Take Carl Powell (please!). On Thursday, he told Linda Swain and her listeners:

The headwaters of these rivers, the Romaine, the Natashquan, the Mecatina, the St. Augustine, the St. Paul, all originate in Labrador. They feed those five rivers that go down into the St. Lawrence and go into Quebec territory… It’s very serious… Now Quebec is constructing, Linda, four hydro dams on the Romaine, which comes down from the border, for 1300 megawatts, and plans are now released for hydro development on the Mecatina, that’s getting over towards the east…. All of these Quebec rivers have their vast headwaters and source in Labrador, and our provincial government is legally paralyzed to do anything about it, because all federal, American, state, and international law is quite clear on the construction of third parties on headwaters and sources of dams and industrial and municipal water supplies. This came up in Mr. Peckford’s water reversion rights, that Hydro-Quebec owns the water in the Smallwood Reservoir… Back on this border change, a letter to Premier Williams from engineer Tom Kierans headlined “Potential Problems Could Stem from Labrador Boundary Claims”. Mr. Kierans, quite independently from me, with exact knowledge and maps, and he laid it out, and that was printed in a local paper. And as far as I know that letter was never acknowledged by the government.
Dastardly stuff! He recycled his thesis the very next day:

Mr. Hollett is talking about the border, which is gone. I mean, you don’t expect that Quebec is now budgeting $9- to $12-billion to harness these five rivers and they don’t have an inkling that they own the water that’s in Labrador… What I’m trying to say is the border is changed… Nobody would build this big complex on these five rivers, and somebody up the stream can dam ‘em off or stop the water, they have control right back to the springs, right back to the little tricklets that feed into this new Labrador watershed, that is the new Quebec border… Mr. Hollett and Minister Dunderdale are completely wrong if they think Quebec is going to spend maybe up to $12-billion on these rivers and not have control of the headwaters...
The Powell-Kelland-Dyer thesis is easy enough to test in the real-world.

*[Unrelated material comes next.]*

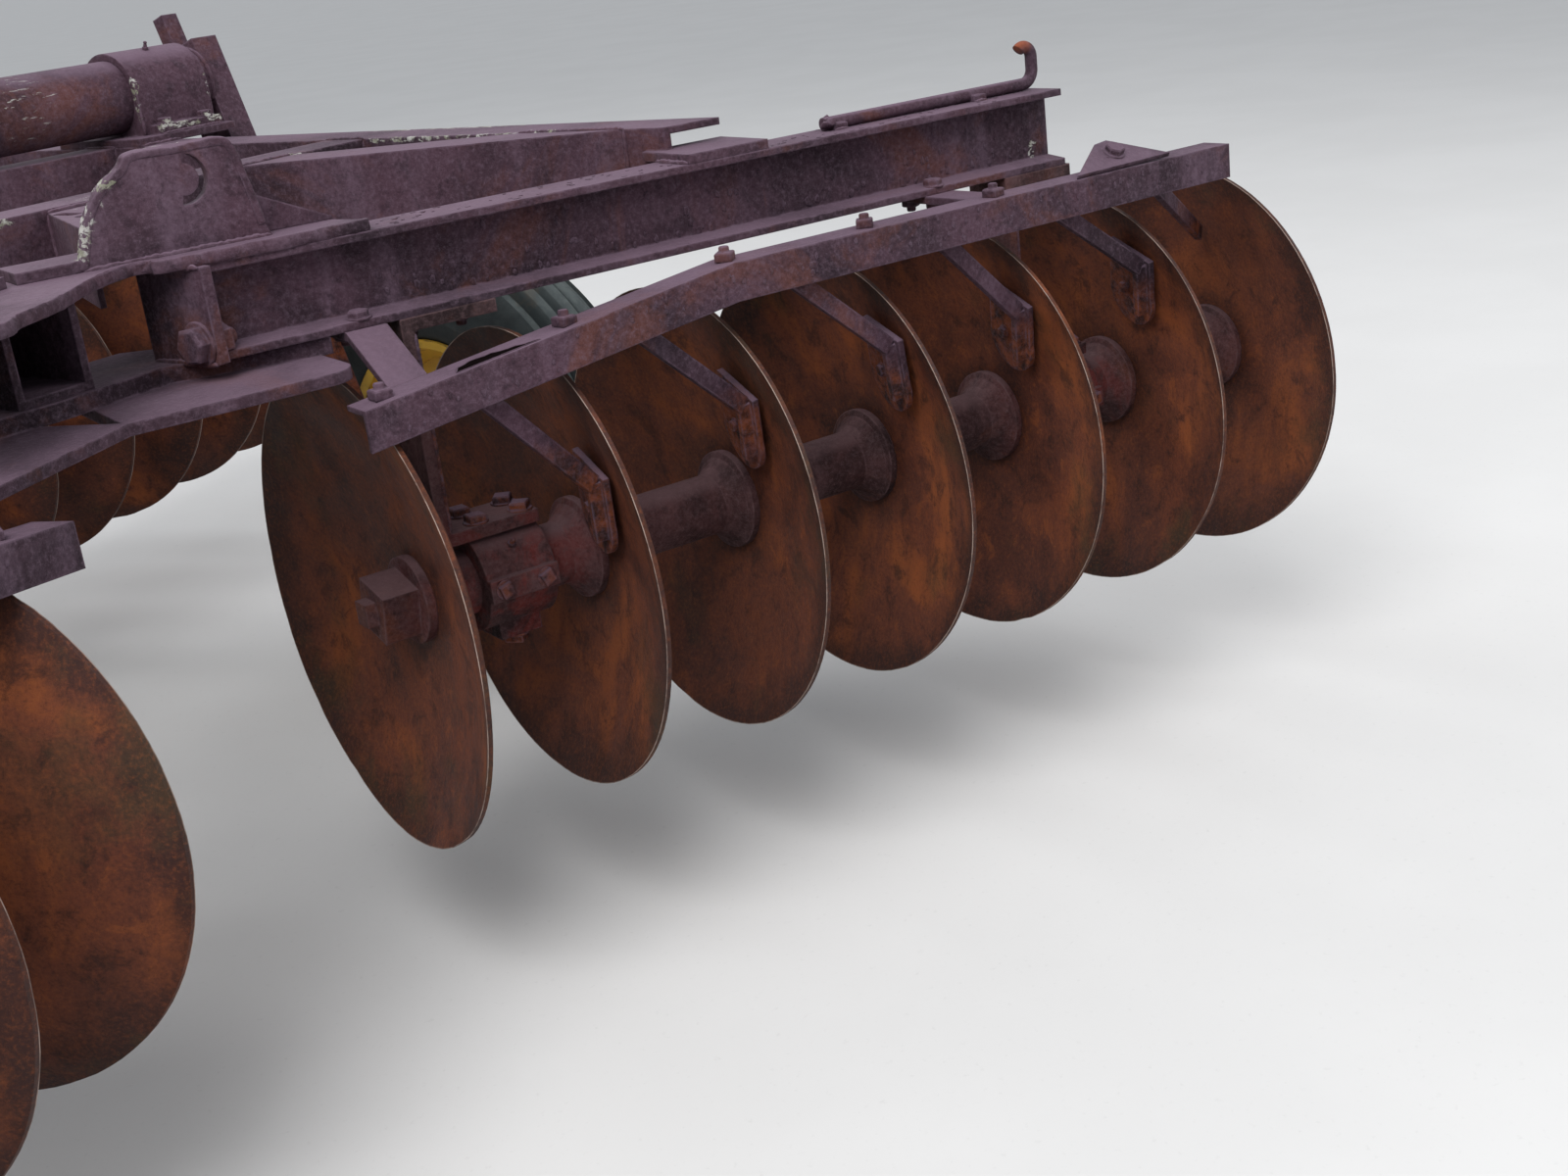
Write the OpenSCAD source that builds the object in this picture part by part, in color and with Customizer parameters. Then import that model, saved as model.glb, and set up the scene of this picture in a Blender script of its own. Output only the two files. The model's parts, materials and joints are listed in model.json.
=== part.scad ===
/* [Disc gangs] */
// Diameter of a disc blade, worn
disc_d = 586; // [540:1:610]
// Thickness of a disc blade
disc_t = 6; // [4:0.5:8]
// Radius of the sphere that a blade is dished to
dish_r = 650; // [560:5:800]
// Diameter of the flat centre of a blade
disc_flat_d = 132; // [120:1:150]
// Blades on one gang
disc_count = 7; // [5:1:8]
// Blade to blade distance along the gang
disc_pitch = 229; // [200:1:255]
// Angle of each gang to the line across the machine
gang_angle = 19; // [12:0.5:22]
// Height of the gang axles above the ground, in transport
axle_height = 470; // [440:1:520]
// Inner blade of a rear gang, distance from the centre line
rear_gang_x = 288; // [250:1:330]
// Inner blade of a rear gang, place along the machine
rear_gang_y = -1380; // [-1500:1:-1300]
// Inner blade of a front gang, distance from the centre line
front_gang_x = 200; // [190:1:260]
// Distance from the rear inner blades forward to the front inner blades
gang_spacing_y = 1380; // [1300:1:1500]

/* [Gang axle and spools] */
// Side of the square gang axle
axle_side = 29; // [25:1:30]
// Outer diameter of a spool
spool_d = 80; // [70:1:90]
// Bore of a spool
spool_bore_d = 44; // [43:1:48]
// Diameter of the flares at the ends of a spool
flare_d = 130; // [110:1:132]
// Thickness of a flare's rim
flare_t = 10; // [6:1:14]
// Side of the square nut at each end of the axle
nut_side = 62; // [50:1:70]
// Thickness of the square nut
nut_t = 46; // [30:1:50]
// Diameter of the end washer
end_washer_d = 108; // [90:1:125]
// Thickness of the end washer
end_washer_t = 12; // [8:1:16]
// Axle standing out of the nut
axle_stub = 14; // [6:1:20]

/* [Bearings and hangers] */
// Radial running clearance of the bearings
run_gap = 0.08; // [0.02:0.01:0.1]
// Outer diameter of a bearing housing
housing_d = 124; // [110:1:136]
// Length of a bearing housing
housing_l = 92; // [70:1:110]
// Width of the flat bar of a hanger
hanger_w = 76; // [60:1:90]
// Thickness of the flat bar of a hanger
hanger_t = 16; // [12:1:20]
// Distance from a hanger's leg to the middle of its housing
hanger_reach = 86; // [78:1:100]

/* [Gang beams] */
// Depth of the I-beam over a gang
beam_h = 104; // [90:1:130]
// Flange width of the beam
beam_w = 76; // [64:1:90]
// Flange thickness of the beam
beam_flange_t = 9; // [6:0.5:12]
// Web thickness of the beam
beam_web_t = 8; // [5:0.5:12]
// Top of the beam above the gang axle
beam_rise = 440; // [425:1:470]
// Inner end of each beam, distance from the centre line
beam_inner_x = 165; // [150:1:185]
// Outer end of a rear beam, measured along the gang from its inner blade
rear_beam_end = 1122; // [1120:1:1200]
// Outer end of a front beam, measured along the gang from its inner blade
front_beam_end = 1352; // [1350:1:1400]

/* [Main frame] */
// Middle of a side rail, distance from the centre line
rail_x = 830; // [800:1:850]
// Width of a side rail
rail_w = 80; // [60:1:90]
// Depth of the rails and cross members
rail_h = 102; // [80:1:110]
// Wall of the rails and cross members
rail_t = 9; // [6:0.5:12]
// Top of the rails above the top of the beams
rail_lift = 40; // [30:1:50]
// Width of the centre rail
centre_w = 90; // [70:1:110]
// Width of a cross member
cross_w = 76; // [60:1:90]
// Rear cross member, distance in front of the rear inner blades
cross_rear_y = 450; // [400:1:520]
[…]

Their idea is that, by damming a river downstream from Labrador, Quebec would thereby gain jurisdiction over the headwaters. Or that Quebec has already done so. Or something like that.

That thesis must, then, surely be a subset of a broader principle: If X builds a dam on a river in X, which flows across a border from Y, then X gains jurisdiction over that portion of the watershed in Y.

This is what Sue Kelland-Dyer and Carl Powell have been arguing. It’s a good thing that they aren’t in any position of power, because they have just made concessions of argument that, in a future tribunal, would hurt the province they profess to love.

So, let’s play along and pretend it’s true.

It must also then mean that the province of Labrador and Newfoundland — there, constitution notwithstanding, that’s the new name — could take over territory in the neighbouring province of Quebec.

You see, there are two rivers whose headwaters actually rise on the Quebec side of the border, but which flow into the Strait of Belle Isle in Labrador. They are the Forteau, shown here highlighted in red, and the Pinware (only partly shown below), in orange, both of which cross the Quebec-Labrador border, the thick black line:

So, build a dam anywhere on the lower reaches of these streams, entirely within Labrador, without flooding any bit of Quebec, and voilà! you will have seriously tweaked the noses of the territorially-sensitive Quebec government.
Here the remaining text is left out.